3D code data
═══

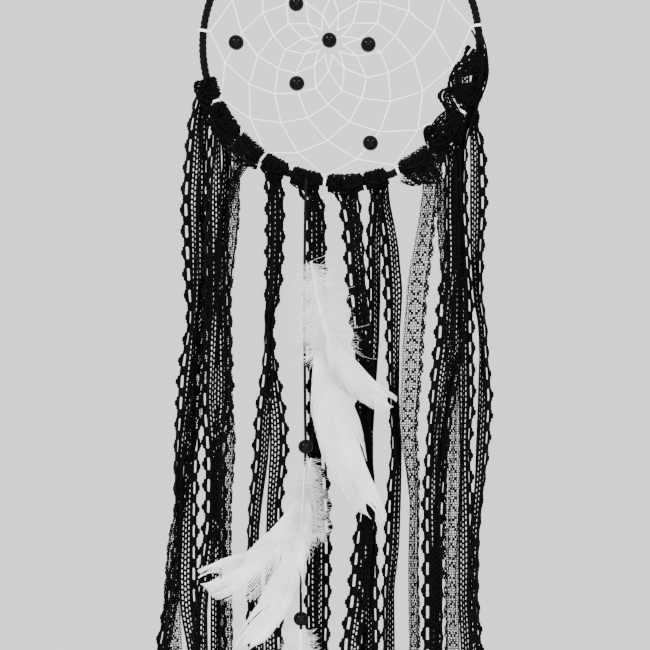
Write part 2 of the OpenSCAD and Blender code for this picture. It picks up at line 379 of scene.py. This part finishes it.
def beadMesh(name, centre, axis, wide, hole):
    # a turned bead: the outside's arc and the bore, spun about its own axis
    half = wide / 2
    reach = math.acos(hole / 2 / half)
    bm = bmesh.new()
    profile = []
    for i in range(beads["arc"] + 1):
        lift = -reach + 2 * reach * i / beads["arc"]
        profile.append(bm.verts.new((half * math.cos(lift) * mm, 0, 0.97 * half * math.sin(lift) * mm)))
    edges = [bm.edges.new(pair) for pair in zip(profile, profile[1:])]
    edges.append(bm.edges.new((profile[-1], profile[0])))
    bmesh.ops.spin(bm, geom=profile + edges, cent=(0, 0, 0), axis=(0, 0, 1), angle=2 * math.pi,
        steps=beads["round"], use_merge=True, use_duplicate=False)
    bmesh.ops.remove_doubles(bm, verts=bm.verts, dist=1e-7)
    bmesh.ops.recalc_face_normals(bm, faces=bm.faces)
    bmesh.ops.rotate(bm, verts=bm.verts, cent=(0, 0, 0),
        matrix=Vector((0, 0, 1)).rotation_difference(axis).to_matrix())
    bmesh.ops.translate(bm, verts=bm.verts, vec=centre)
    return meshFrom(name, bm)


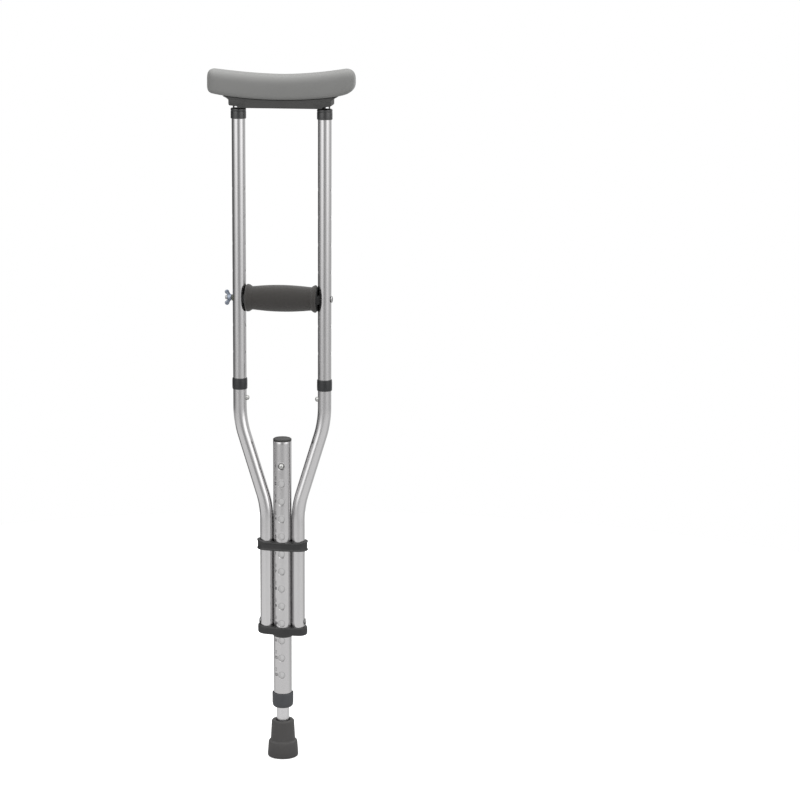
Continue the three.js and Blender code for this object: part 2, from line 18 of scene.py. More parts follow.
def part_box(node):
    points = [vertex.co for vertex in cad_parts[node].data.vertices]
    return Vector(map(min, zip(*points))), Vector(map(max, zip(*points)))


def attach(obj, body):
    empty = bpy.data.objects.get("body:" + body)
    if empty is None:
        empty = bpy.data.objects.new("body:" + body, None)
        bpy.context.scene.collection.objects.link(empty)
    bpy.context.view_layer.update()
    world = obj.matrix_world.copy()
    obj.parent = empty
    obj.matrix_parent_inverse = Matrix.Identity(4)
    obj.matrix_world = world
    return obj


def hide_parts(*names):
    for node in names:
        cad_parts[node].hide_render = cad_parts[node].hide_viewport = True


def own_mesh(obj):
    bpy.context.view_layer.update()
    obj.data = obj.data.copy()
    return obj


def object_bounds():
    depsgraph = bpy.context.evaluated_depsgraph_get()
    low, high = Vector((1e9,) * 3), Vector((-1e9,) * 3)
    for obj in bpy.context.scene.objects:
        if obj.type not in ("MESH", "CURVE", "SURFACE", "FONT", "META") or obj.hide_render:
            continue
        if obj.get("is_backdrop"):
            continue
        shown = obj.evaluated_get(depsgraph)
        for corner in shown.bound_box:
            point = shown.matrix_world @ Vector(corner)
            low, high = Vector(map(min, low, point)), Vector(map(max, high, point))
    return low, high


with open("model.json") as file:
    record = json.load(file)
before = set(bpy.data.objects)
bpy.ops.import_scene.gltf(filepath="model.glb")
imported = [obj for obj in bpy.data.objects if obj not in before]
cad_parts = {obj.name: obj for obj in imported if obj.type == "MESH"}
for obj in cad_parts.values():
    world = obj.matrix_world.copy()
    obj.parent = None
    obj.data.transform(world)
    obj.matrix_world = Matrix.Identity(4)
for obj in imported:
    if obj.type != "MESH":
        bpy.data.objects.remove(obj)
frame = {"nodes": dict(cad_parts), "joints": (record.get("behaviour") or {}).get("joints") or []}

═══

▸ Request: Give the listing again, word for word.

▸ Result for this exercise:
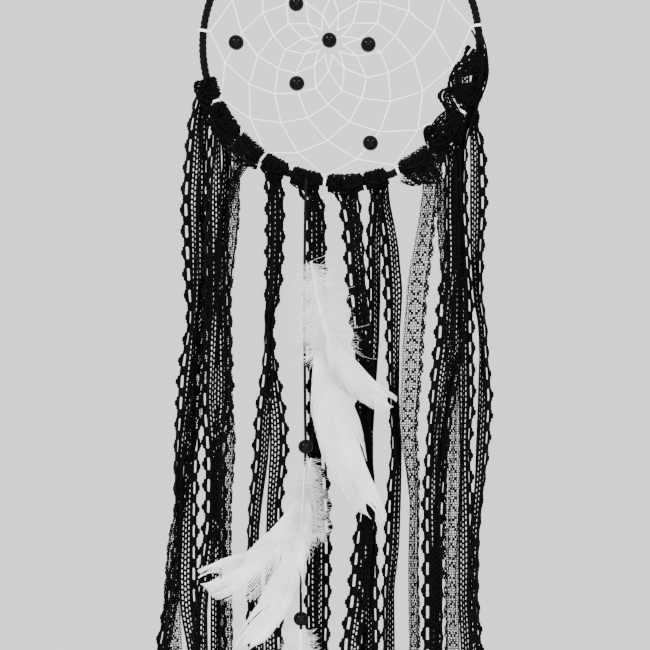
Write part 2 of the OpenSCAD and Blender code for this picture. It picks up at line 379 of scene.py. This part finishes it.
def beadMesh(name, centre, axis, wide, hole):
    # a turned bead: the outside's arc and the bore, spun about its own axis
    half = wide / 2
    reach = math.acos(hole / 2 / half)
    bm = bmesh.new()
    profile = []
    for i in range(beads["arc"] + 1):
        lift = -reach + 2 * reach * i / beads["arc"]
        profile.append(bm.verts.new((half * math.cos(lift) * mm, 0, 0.97 * half * math.sin(lift) * mm)))
    edges = [bm.edges.new(pair) for pair in zip(profile, profile[1:])]
    edges.append(bm.edges.new((profile[-1], profile[0])))
    bmesh.ops.spin(bm, geom=profile + edges, cent=(0, 0, 0), axis=(0, 0, 1), angle=2 * math.pi,
        steps=beads["round"], use_merge=True, use_duplicate=False)
    bmesh.ops.remove_doubles(bm, verts=bm.verts, dist=1e-7)
    bmesh.ops.recalc_face_normals(bm, faces=bm.faces)
    bmesh.ops.rotate(bm, verts=bm.verts, cent=(0, 0, 0),
        matrix=Vector((0, 0, 1)).rotation_difference(axis).to_matrix())
    bmesh.ops.translate(bm, verts=bm.verts, vec=centre)
    return meshFrom(name, bm)


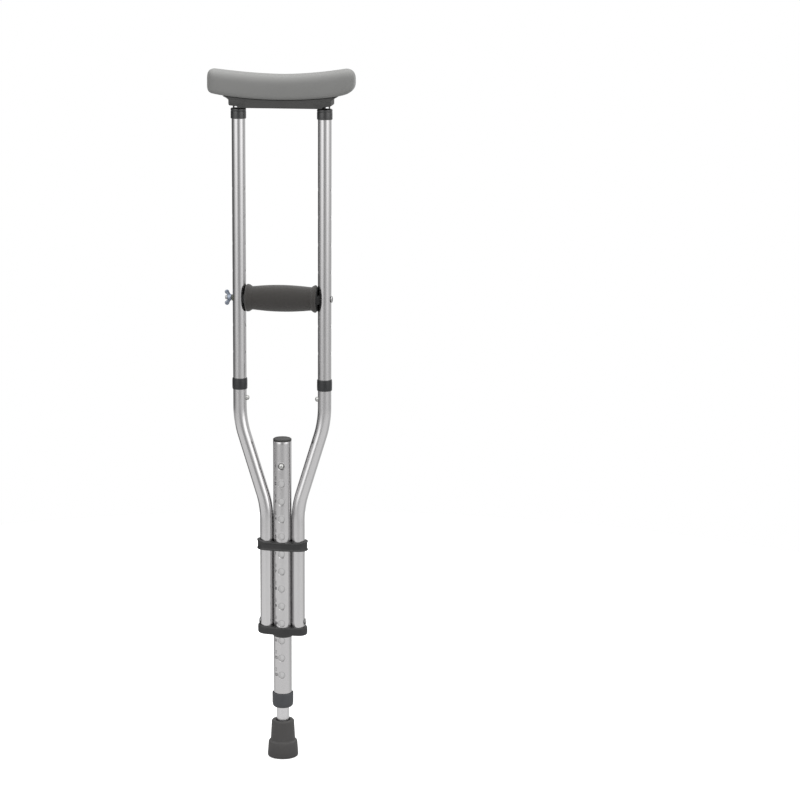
Continue the three.js and Blender code for this object: part 2, from line 18 of scene.py. More parts follow.
def part_box(node):
    points = [vertex.co for vertex in cad_parts[node].data.vertices]
    return Vector(map(min, zip(*points))), Vector(map(max, zip(*points)))


def attach(obj, body):
    empty = bpy.data.objects.get("body:" + body)
    if empty is None:
        empty = bpy.data.objects.new("body:" + body, None)
        bpy.context.scene.collection.objects.link(empty)
    bpy.context.view_layer.update()
    world = obj.matrix_world.copy()
    obj.parent = empty
    obj.matrix_parent_inverse = Matrix.Identity(4)
    obj.matrix_world = world
    return obj


def hide_parts(*names):
    for node in names:
        cad_parts[node].hide_render = cad_parts[node].hide_viewport = True


def own_mesh(obj):
    bpy.context.view_layer.update()
    obj.data = obj.data.copy()
    return obj


def object_bounds():
    depsgraph = bpy.context.evaluated_depsgraph_get()
    low, high = Vector((1e9,) * 3), Vector((-1e9,) * 3)
    for obj in bpy.context.scene.objects:
        if obj.type not in ("MESH", "CURVE", "SURFACE", "FONT", "META") or obj.hide_render:
            continue
        if obj.get("is_backdrop"):
            continue
        shown = obj.evaluated_get(depsgraph)
        for corner in shown.bound_box:
            point = shown.matrix_world @ Vector(corner)
            low, high = Vector(map(min, low, point)), Vector(map(max, high, point))
    return low, high


with open("model.json") as file:
    record = json.load(file)
before = set(bpy.data.objects)
bpy.ops.import_scene.gltf(filepath="model.glb")
imported = [obj for obj in bpy.data.objects if obj not in before]
cad_parts = {obj.name: obj for obj in imported if obj.type == "MESH"}
for obj in cad_parts.values():
    world = obj.matrix_world.copy()
    obj.parent = None
    obj.data.transform(world)
    obj.matrix_world = Matrix.Identity(4)
for obj in imported:
    if obj.type != "MESH":
        bpy.data.objects.remove(obj)
frame = {"nodes": dict(cad_parts), "joints": (record.get("behaviour") or {}).get("joints") or []}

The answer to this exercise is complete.